WTF is Redlining, and why do we keep bringing it up?

Redlining is the practice of denying services (typically home and business loans) to residents in certain areas based on their race.


Redlining officially ended in the 1970s, why do people like me keep talking about it 50 years later?


I tracked down the 3 maps below of Tampa, FL (fairly neutral city in my state) and stuck them next to each other to illustrate the problem. The first is a redlining map from 1936, 84 years ago. The second is a demographics map today showing population density by race. The final one is a current poverty map, the lighter areas showing the most impoverished places.



Segregation in the US has been illegal for a while, but simply by the nature of how money works we're still a pretty segregated country, primarily when you get close to a major city center, and largely due to redlining practices from our past.

Side note here, some of the worst redlined cities in America were in the North, so this isn't just a Jim Crow south problem.
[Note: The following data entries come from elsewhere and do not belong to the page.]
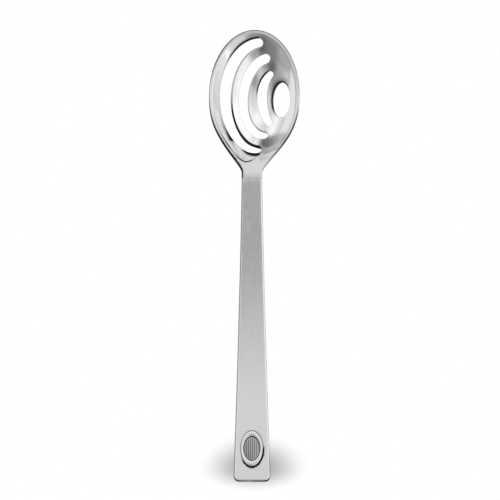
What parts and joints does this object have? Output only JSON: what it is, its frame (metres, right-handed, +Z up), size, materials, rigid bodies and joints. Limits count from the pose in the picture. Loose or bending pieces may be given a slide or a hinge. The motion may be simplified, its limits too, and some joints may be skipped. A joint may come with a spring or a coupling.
{
  "type": "coffee spoon",
  "caption": "Slotted coffee spoon: egg-shaped pressed bowl with crescent slots and an oval hole, flat tapered handle with a square-cut end and an oval medallion.",
  "frame": {"origin": "on the table under the middle of the whole spoon: the centre of the bottom of its box", "axes": "+Y from the handle's end to the bowl's tip, +Z up out of the bowl, +X to the right seen from above with the bowl away from the viewer"},
  "size_m": [0.0278, 0.1394, 0.009],
  "materials": {
    "polished_steel": "polished, faint hairlines",
    "satin_steel": "fine satin, brushed along the handle",
    "bright_ring": "bright, rounded top",
    "dark_plaque": "darkened in the flutes, rubbed bright on the ridges"
  },
  "bodies": {
    "root": {"bowl": "polished_steel", "handle": "satin_steel", "medallion_bezel": "bright_ring", "medallion_plaque": "dark_plaque"}
  },
  "joints": []
}
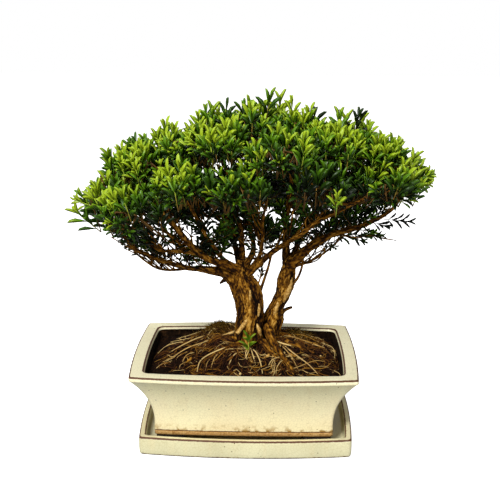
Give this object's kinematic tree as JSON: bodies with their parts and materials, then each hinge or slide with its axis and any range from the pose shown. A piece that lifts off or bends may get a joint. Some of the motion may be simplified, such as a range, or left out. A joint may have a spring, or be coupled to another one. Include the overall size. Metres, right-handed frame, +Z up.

Chicago, Washington DC, and New York were all aggressively redlined cities for example.

If on the center map you're in a green or orange area of Tampa there's a much greater chance you go to school with a majority minority student body, and your school has less money which means they don't have funding for the robotics club or a mathletes program, etc.

If you're in the green or orange area your home value isn't going up, at least not nearly as much as the surrounding areas. Nobody with money wants to move to the bad part of town, and demand drives home value. It means you're not going to build wealth that way, wealth you would otherwise leave to your children.

If you're in the green or orange area there isn't as much business investment; it's a less educated, lower income population so that makes sense. It means there aren't as many opportunities around you.

Of course there are people that overcome their circumstances, and of course there are people in "good" areas that have it tough for a variety of reasons, I'm talking in trends not individuals. There will always be anecdotes of people who are exceptions to the rule, but if you're using those stories to establish your broader expectation then you're painting the picture you want to see, not looking at reality.

Why people like me point to redlining from 50-100 years ago is because it is one of the most direct examples of how our sins of the past haunt us to this day. The problem was artificially created, it was designed, it did not happen naturally. Those actions set in motion a reoccurring cycle, and we have to acknowledge it's existence so that we can work together to break that cycle.

I hope this helps someone out there better understand what people are talking about when they talk about redlining.